I have been using one of these jigs for a while now Steve but have to say I am going to add the dust extraction facility to mine as per your video, which is as usual very good by the way.


----------



## Steve Maskery (26 Feb 2011)

The DX is not just to keep the workshop clean. If you get a build-up of debris it fouls the cutting action and everything either jams up or gets scoured to death by the swarf. DAMH etc, etc.
S


----------



## Henning (26 Feb 2011)

Excellent as ever Steve! I need one of these shortly and you just did it a whole lot easier for me. Thank you!


----------



## jumps (6 Mar 2011)

somehow missed this earlier

couple of points - 

1. it's hard not to laugh when you make the early point about the need for carefull measurement, and then round 1.41 to 1.5 and multiply by it! Not doubting the numbers you come up with work though.
2. one type of music would be better given the volume/hit that it gives at various points.
3. would using a bearing guided bit make it easier/simple/foolproof to set up the jig position on the table?

None of this is intended to detract from the clever idea and well presented video!


----------



## Steve Maskery (6 Mar 2011)

jumps":2pha48fg said:


> somehow missed this earlier
> 
> couple of points -
> 
> 1. it's hard not to laugh when you make the early point about the need for carefull measurement, and then round 1.41 to 1.5 and multiply by it! Not doubting the numbers you come up with work though.


OK, perhaps I should have said that some things need to be spot on and others can be a bit tolerant. Crikey, and I thought _I _was a pedant! 



jumps":2pha48fg said:


> 2. one type of music would be better given the volume/hit that it gives at various points.


See my comment above, and variety is the spice of life. And all that.



jumps":2pha48fg said:


> 3. would using a bearing guided bit make it easier/simple/foolproof to set up the jig position on the table?

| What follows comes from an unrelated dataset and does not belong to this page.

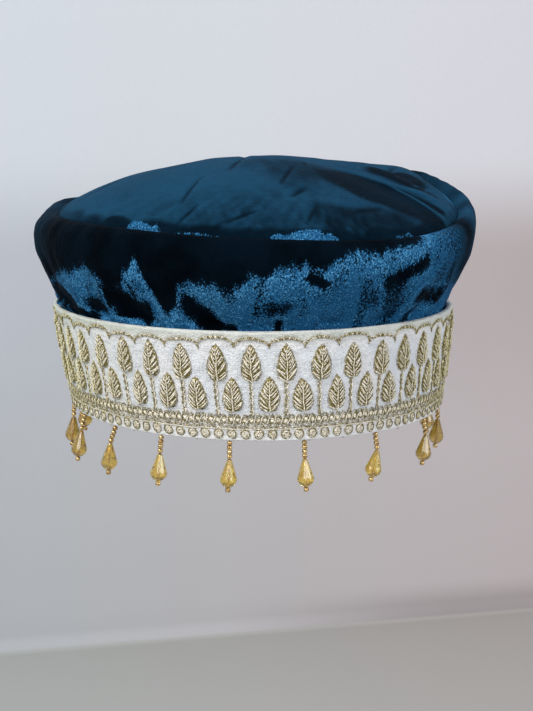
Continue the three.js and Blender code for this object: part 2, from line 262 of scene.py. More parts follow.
# ---- Nodes ------------------------------------------------------------------------------------
class Wire:
    """A node's socket that takes part in arithmetic: each operator adds its Math node."""

    def __init__(self, socket):
        self.socket = socket

    def beside(self, name):
        """Another output of the same node."""
        return Wire(self.socket.node.outputs[name])

    def math(self, operation, *values):
        return add(self.socket.id_data, "ShaderNodeMath", {"operation": operation}, dict(enumerate(values)))

    def __add__(self, other):
        return self.math("ADD", self, other)

    __radd__ = __add__

    def __sub__(self, other):
        return self.math("SUBTRACT", self, other)

    def __rsub__(self, other):
        return self.math("SUBTRACT", other, self)

    def __mul__(self, other):
        return self.math("MULTIPLY", self, other)

    __rmul__ = __mul__

    def __truediv__(self, other):
        return self.math("DIVIDE", self, other)

    def sine(self):
        return self.math("SINE", self)

    def fraction(self):
        return self.math("FRACT", self)

    def ease(self, low, high):
        """0 below low, 1 above high, and smooth between them."""
        return add(self.socket.id_data, "ShaderNodeMapRange", {"interpolation_type": "SMOOTHSTEP"},
                   {"Value": self, "From Min": low, "From Max": high})


def add(tree, kind, settings=None, sockets=None, out=0):
    """Adds one node: its settings first, then a value or a link for each socket."""
    node = tree.nodes.new(kind)
    for name, value in (settings or {}).items():
        setattr(node, name, value)
    for name, value in (sockets or {}).items():
        if isinstance(value, Wire):
            tree.links.new(value.socket, node.inputs[name])
        else:
            node.inputs[name].default_value = value
    return Wire(node.outputs[out])


def tint(tree, share, first, second):
    """A colour between two colours, each a wire or red, green and blue."""
    first, second = (c if isinstance(c, Wire) else (*c, 1) for c in (first, second))
    return add(tree, "ShaderNodeMix", {"data_type": "RGBA"}, {0: share, 6: first, 7: second}, out=2)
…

An interesting idea. On what would it bear? I don't see how that could work, but if you can, I'm all ears.



jumps":2pha48fg said:


> None of this is intended to detract from the clever idea and well presented video!


Thank you.
S


----------



## jumps (6 Mar 2011)

Steve Maskery":2bm9geqt said:


> jumps":2bm9geqt said:
> 
> 
> > 3. would using a bearing guided bit make it easier/simple/foolproof to set up the jig position on the table?
> ...



I was thinking of the cutter hole in the bracket. However this may be a step to far for the dual function arrangement you have (even with it's precision reversability). As you illustrate it's only a moment to set up the cutter to the jig as it is.

Thanks for sharing this one on here


----------